I hope everyone is taking the time to enjoy this Season that goes by so quickly! Christmas is less than a week away and I’m trying to savor every moment.
This scone recipe would be a perfect Christmas morning breakfast. I know a lot of people eat a large Christmas dinner later on in the day and this is a perfect light breakfast to take the edge off :). I used to skip breakfast when I was single and didn’t have kids – but I’ve learned to make it a priority.
As soon as I saw this recipe I knew I needed to make it – or some version of it.
You can really use whatever flour your want. Whole wheat, white whole wheat or a gluten free blend. I used a gluten free blend that I normally use just for pancakes. It worked really well. However – I’ve been rethinking the gluten free blend for quite awhile and I need to sit down and really look at it. I always buy non-GMO/organic flours. For some reason I just think they are healthier than shoving your face full of pasty white rice flour just because it’s gluten free, you know? I’m not gluten intolerant, so that makes all the difference. I do feel better off lots of starches…it’s always something 🙂
I love using fresh cranberries in this recipe. They need to be chopped up in pretty small pieces.
I left a few chunks and received a few puckers.
I flattened and cut mine out on the same parchment paper I baked them on.
I brushed them with some cream and sprinkled them with a little bit of raw sugar.

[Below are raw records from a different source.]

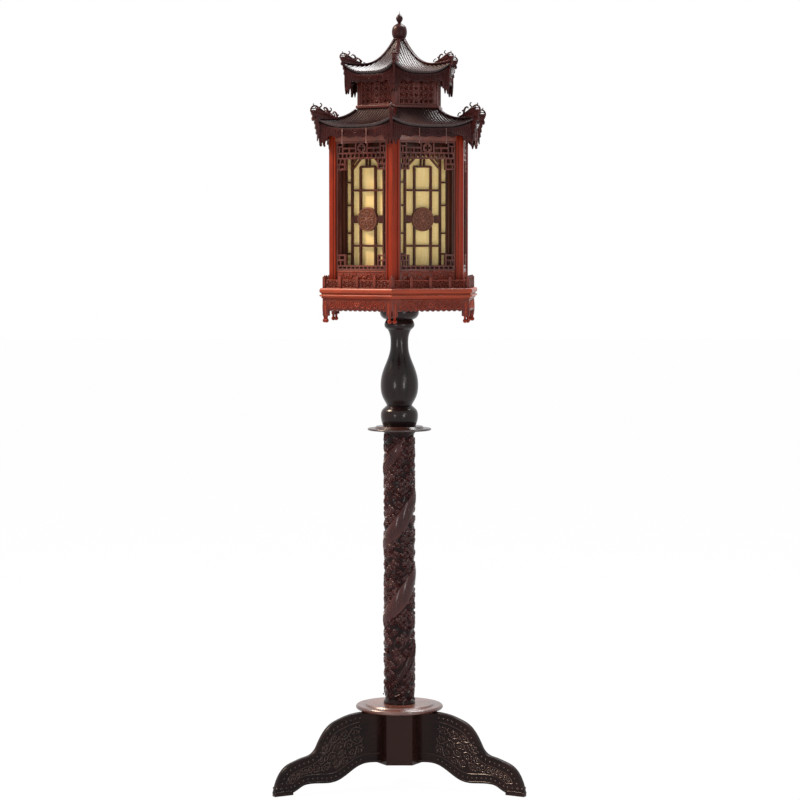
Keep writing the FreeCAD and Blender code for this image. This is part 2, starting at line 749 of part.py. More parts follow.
def post_groove(side):
    """Square cutter for the groove near the inner edge of one post face."""
    along = POST_FACE - POST_GROOVE_INSET
    x = BODY_CORNER_R - along / 2
    y = side * along * COS30
    box = Part.makeBox(POST_GROOVE * 2, POST_GROOVE * 2, BODY_HEIGHT,
                       V(-POST_GROOVE, -POST_GROOVE, 0))
    box.rotate(ORIGIN, UP, 45)
    box.translate(V(x, y, DECK_Z))
    return box


def clear_half():
    """Half the clear width between two outer posts."""
    return BODY_CORNER_R / 2 - POST_FACE


def skirt_panel():
    """Board behind the railing, below the fretwork."""
    half = clear_half()
    outline = [(-half, DECK_Z), (half, DECK_Z), (half, FRET_Z), (-half, FRET_Z)]
    return upright_plate(outline, BODY_APOTHEM - PANEL_SETBACK, SKIRT_THICKNESS)


def beam():
    """Rail between the heads of two outer posts."""
    half = clear_half()
    outline = [(-half, BEAM_Z), (half, BEAM_Z), (half, BODY_TOP_Z), (-half, BODY_TOP_Z)]
    return upright_plate(outline, BODY_APOTHEM, BEAM_THICKNESS)


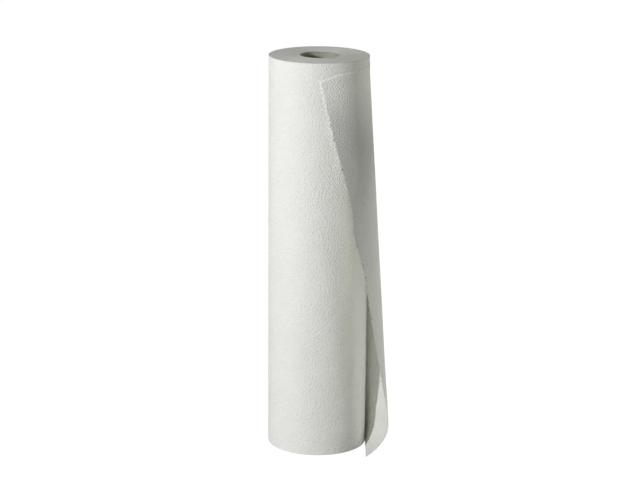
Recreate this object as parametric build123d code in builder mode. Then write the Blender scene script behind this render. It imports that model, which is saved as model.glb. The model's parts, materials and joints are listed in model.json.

And they did make the house smell so good.
- Cinnamon Butter:
- ½ cup Kerrygold unsalted butter, room temp
- 2 T maple syrup
- 1 tsp cinnamon
- ½ tsp salt
- ½ cup sucanat or coconut sugar
- 2 tsp baking powder
- 1 tsp ground ginger
- ½ tsp grated nutmeg
- ½ tsp ground cinnamon
- ½ tsp salt
- ¼ tsp baking soda
- 2 cups organic flour or gluten free blend flour
- ¾ cup chilled unsalted Kerrygold butter
- ½ cup chopped cranberries
- 1 egg
- 1 cup pure pumpkin
- ¼ cup sour cream
- cream for tops of scones
- 2 T raw sugar
- Whip the butter, maple syrup, cinnamon and salt together and set aside.
- Preheat oven to 400.
- Whisk sucanat, baking powder, ginger, nutmeg, cinnamon, salt, cloves, baking soda, and 2 cups flour in a large bowl.
- Cut the butter in the dry ingredients.
- Add in cranberries.
- Mix in egg with pumpkin, and sour cream.
- Transfer dough to a baking sheet lined with parchment paper.
- Pat into a 1½”-thick disk.
- Cut into 8 wedges.
- Brush scones with cream and sprinkle with raw sugar.
- Bake until golden brown, 20–25 minutes.
- Serve with cinnamon butter.
This recipe was adapted from Bon Appetit’s recipe.